É possível ver laboratórios de informática fechados em muitas escolas. Para algumas instituições de ensino, o ambiente é perigoso para os alunos e há riscos de danificar os equipamentos. A internet e a tecnologia revolucionaram o mundo, a comunicação e as formas de aprendizado e devem mudar o modo como a educação é realizada. As lan houses, portanto, devem ser uma extensão das escolas e podem atuar como ponto de encontro e estudo, uma espécie de centro de acesso a conteúdos que, em vias tradicionais, seriam limitados às classes mais favorecidas.

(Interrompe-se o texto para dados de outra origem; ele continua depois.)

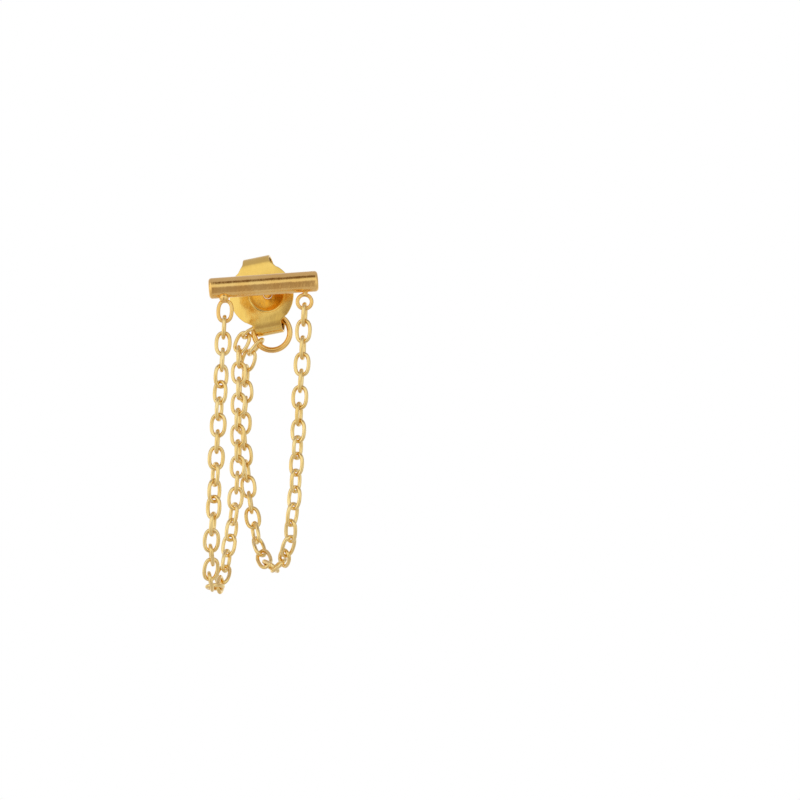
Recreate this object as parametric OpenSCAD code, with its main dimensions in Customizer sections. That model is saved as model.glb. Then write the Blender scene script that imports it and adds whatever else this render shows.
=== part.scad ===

Apesar de ter um dos sistemas bancários mais sofisticados do mundo, o Brasil ainda tem milhões de cidadãos excluídos dessa realidade ou com atendimento precário em milhares de municípios. Considerando a penetração e vocação das lan houses, esses estabelecimentos podem ser uma tecnologia social para inclusão financeira e, como correspondentes bancários, apoiar a operação nas comunidades aonde atuam, auxiliando por exemplo na concessão de microcrédito, crédito consignado, abertura e movimentação de contas correntes etc.
Outra iniciativa de valor para o canal é realizada pelo Serviço Brasileiro de Apoio às Micro e Pequenas Empresas (Sebrae). Com o objetivo de descentralizar o atendimento, a organização tem como meta tornar 400 lan houses em Pontos de Acesso Sebrae. Para isso, através de um social game - o Desafio Lan Sebrae -, atividades de capacitação e formalização devem ser cumpridas pelo microempreendedor. Uma vez certificada, a lan house está apta a disponibilizar seu espaço para atendimentos online do Sebrae à comunidade e, com isso, atuar como um agente de transformação e multiplicador.
Desse modo, pode-se compreender o futuro do setor de uma maneira mais ampla do que a atual, que é subexplorada e se limita ao acesso à internet. O canal já tem uma intimidade única com a base da pirâmide e, além de ter seu uso potencializado, está vocacionado a ser um centro de distribuição de produtos e serviços sociais, podendo ser aliado às ferramentas de mídias sociais, um meio de mobilização de alto impacto e escala.
Marcel Fukayama é "chief operating officer" (COO) do CDI Lan, iniciativa do Comitê para Democratização da Informática (CDI) para lan houses.